Across the board, endurance sports scientists agree that consistently accumulating lots of low-intensity hours – plus a sprinkling of quality sessions during key periods – is the most effective formula. Specifying the exact combination of sessions for optimum results is much more difficult. Many athletes take too shortterm an approach; endurance fitness continues to grow over many years. Even if you have a limited amount of time available, you should still do a large proportion of your riding at lower intensities. This is because, at low intensities, we increase mitochondrial density. As we now know, mitochondria are the cellular ‘energy factories’ that turn glucose into energy. More mitochondria equals higher sustained power. 

It depends. If you’re training heavily with lactate as a guide, you might want to check your thresholds every six to eight weeks as part of your cycling training plan. If you just want to see how your fitness has changed during the course of a larger training cycle, two to four tests a year is sufficient.  

Conventional wisdom suggests using lower-intensity, longer intervals, further out from your first race. As your racing season comes around, use higher-intensity intervals (HIIT workouts). Typically this means doing lots of riding at around LT1 in the base phase, then shifting the focus to 95-105 per cent of LT2 as the season approaches. If you’re training for 10 hours a week, no more than two hours in total per week should be ridden at above LT1.  

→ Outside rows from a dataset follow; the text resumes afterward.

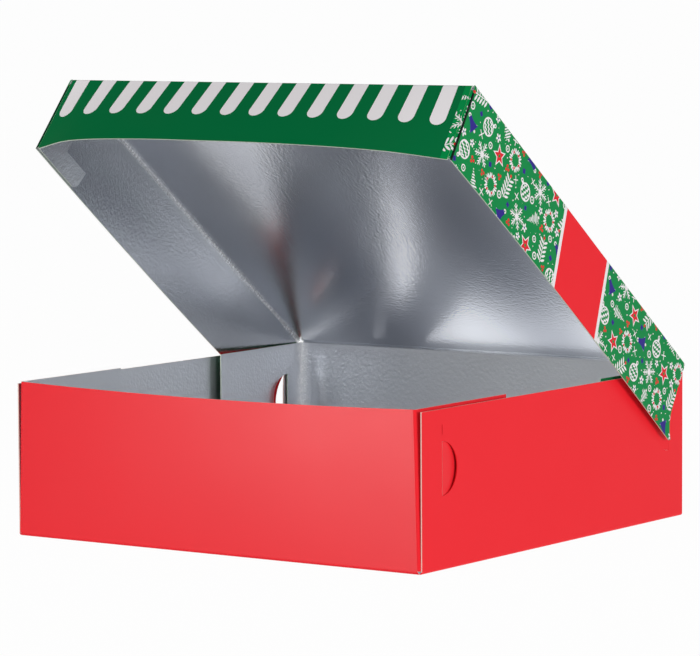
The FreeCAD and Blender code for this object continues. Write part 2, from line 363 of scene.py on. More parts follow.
def drawBauble(x, y, size):
    # a ball with zigzag belts, a cap and a loop
    ball, ballDrop, rimHalf = 0.66 * size, 0.18 * size, 0.06 * size
    zigzagPitch, beltPitch, beltWidth = 0.32 * size, 0.4 * size, 0.17 * size
    capLow, capHigh, capHalf = 0.5 * size, 0.68 * size, 0.13 * size
    loopHeight, loopRadius, loopHalf = 0.8 * size, 0.12 * size, 0.05 * size
    height = y + ballDrop
    radius = radiusOf(x, height)
    rim = abs(radius - ball) < rimHalf
    zigzag = abs((x / zigzagPitch) % 1 - 0.5) * zigzagPitch
    belt = (height + zigzag) % beltPitch < beltWidth
    cap = (abs(x) < capHalf) & between(y, capLow, capHigh)
    loop = abs(radiusOf(x, y - loopHeight) - loopRadius) < loopHalf
    return {"white": ((radius < ball) & belt) | rim | cap | loop}


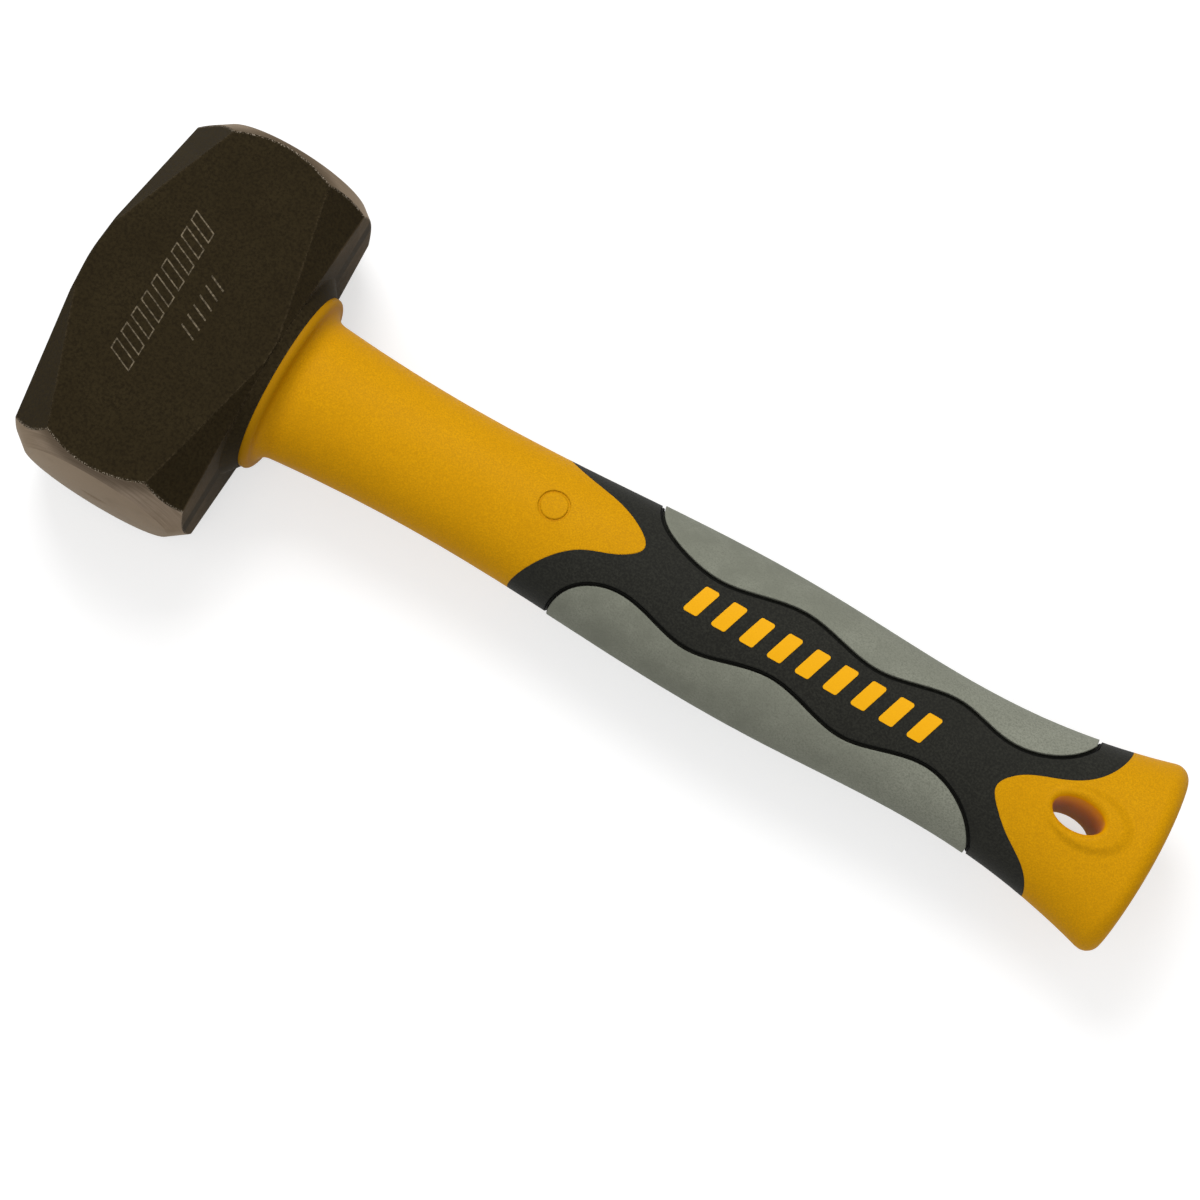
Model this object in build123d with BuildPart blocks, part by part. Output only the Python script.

Among the supplements for cyclists are lactate buffers, most of which contain relatively large amounts of sodium bicarbonate, which is alkaline – the idea being that it neutralises acidity levels in muscles. Does it stack up? A 2020 study in the Human Kinetics Journal tested the effect of topical (Amp Human PR lotion) sodium bicarbonate on exercise performance, and found no improvement. In fact, no published studies have shown any meaningful effect from this type of product. 

The technology for wearable lactate sensors already exists. Wearables that can measure blood biomarkers in non-invasive ways – patches and watchlike devices – will be available in the coming years. Pin-prick blood lactate testing will soon be a thing of the past, and lactate monitoring will be another string to the bow of the best smartwatches for cycling - but just for now, we'll have to wait.